Begin Information supplied

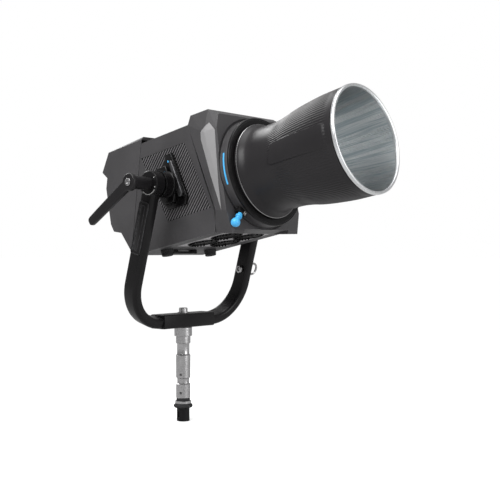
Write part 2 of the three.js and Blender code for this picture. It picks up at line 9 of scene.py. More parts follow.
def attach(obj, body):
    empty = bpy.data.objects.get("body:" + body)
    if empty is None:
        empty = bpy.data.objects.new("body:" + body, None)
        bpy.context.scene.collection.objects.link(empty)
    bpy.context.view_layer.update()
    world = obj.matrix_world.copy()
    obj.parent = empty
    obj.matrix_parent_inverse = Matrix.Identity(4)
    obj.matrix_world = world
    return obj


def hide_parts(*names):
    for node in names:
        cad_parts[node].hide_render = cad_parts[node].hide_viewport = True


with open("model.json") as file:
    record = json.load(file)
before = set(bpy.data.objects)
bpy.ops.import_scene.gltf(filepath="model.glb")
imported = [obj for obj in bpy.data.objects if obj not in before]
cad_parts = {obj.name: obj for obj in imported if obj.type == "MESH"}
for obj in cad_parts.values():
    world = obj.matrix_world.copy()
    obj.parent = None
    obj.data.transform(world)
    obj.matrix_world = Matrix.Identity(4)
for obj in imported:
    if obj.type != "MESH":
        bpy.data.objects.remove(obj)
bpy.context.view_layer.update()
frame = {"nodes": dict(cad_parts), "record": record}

End Information supplied

> **Exercise details**
Could you quote the material above in full, exactly as it stands?

> **The response**
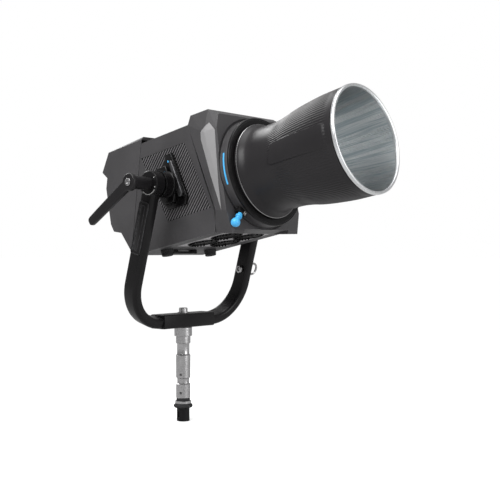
Write part 2 of the three.js and Blender code for this picture. It picks up at line 9 of scene.py. More parts follow.
def attach(obj, body):
    empty = bpy.data.objects.get("body:" + body)
    if empty is None:
        empty = bpy.data.objects.new("body:" + body, None)
        bpy.context.scene.collection.objects.link(empty)
    bpy.context.view_layer.update()
    world = obj.matrix_world.copy()
    obj.parent = empty
    obj.matrix_parent_inverse = Matrix.Identity(4)
    obj.matrix_world = world
    return obj


def hide_parts(*names):
    for node in names:
        cad_parts[node].hide_render = cad_parts[node].hide_viewport = True


with open("model.json") as file:
    record = json.load(file)
before = set(bpy.data.objects)
bpy.ops.import_scene.gltf(filepath="model.glb")
imported = [obj for obj in bpy.data.objects if obj not in before]
cad_parts = {obj.name: obj for obj in imported if obj.type == "MESH"}
for obj in cad_parts.values():
    world = obj.matrix_world.copy()
    obj.parent = None
    obj.data.transform(world)
    obj.matrix_world = Matrix.Identity(4)
for obj in imported:
    if obj.type != "MESH":
        bpy.data.objects.remove(obj)
bpy.context.view_layer.update()
frame = {"nodes": dict(cad_parts), "record": record}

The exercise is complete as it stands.